We are all familiar with the famous $\displaystyle\sum_{k=1}^{\infty}\frac{1}{k^{2}}=\frac{{\pi}^{2}}{6}$
But, how can we show:
$\displaystyle\sum_{k=1}^{n}\frac{1}{k^{2}}=\frac{{\pi}^{2}}{6}-\sum_{k=1}^{n}\frac{\beta(k,n+1)}{k}$
where $\beta$ is the beta function.
Apparently, \displaystyle\sum_{k=1}^{n}\frac{\beta(k,n+1)}{k}={\psi}^{'}(n+1) somehow.
But, the above beta series can be written $\displaystyle\sum_{k=1}^{n}\frac{1}{k}\int_{0}^{1}x^{k-1}(1-x)^{n}dx$.
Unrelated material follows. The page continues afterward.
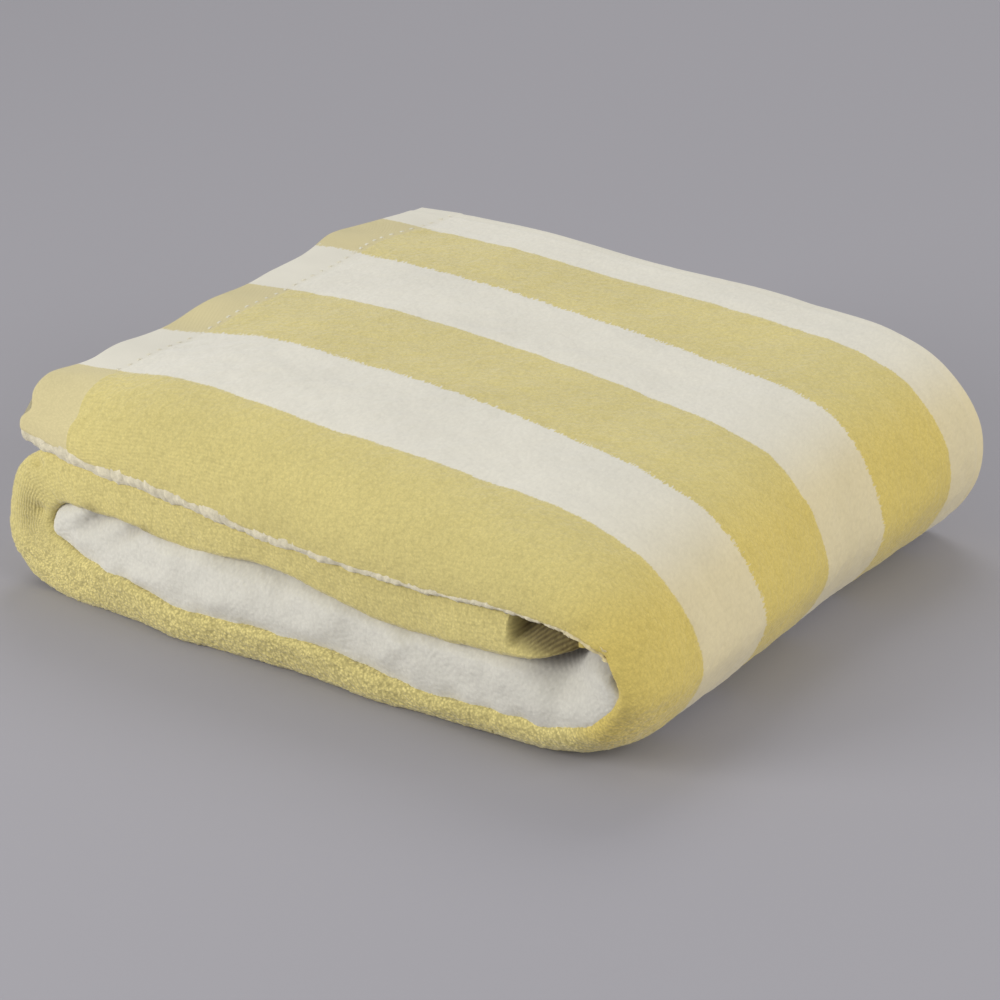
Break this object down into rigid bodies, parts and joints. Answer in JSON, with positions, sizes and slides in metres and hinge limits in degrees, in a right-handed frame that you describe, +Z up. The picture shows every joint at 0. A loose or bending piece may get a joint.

Also, {\psi}^{'}(n+1)=\displaystyle\sum_{k=0}^{\infty}\frac{1}{(n+k+1)^{2}}
I know that ${\psi}(x)=\int_{0}^{1}\frac{t^{n-1}-1}{t-1}dt-\gamma$
Maybe differentiate w.r.t n and get $\int_{0}^{1}\frac{t^{n-1}ln(t)}{t-1}dt$
Is this related to the incomplete beta function?.
How can we equate these formula, or otherwise, and prove the partial sum?.
There are so many identities involved with Beta, Psi, etc., I get bogged down in all of them. I played around with various things, but have not really gotten anywhere.
Thanks very much.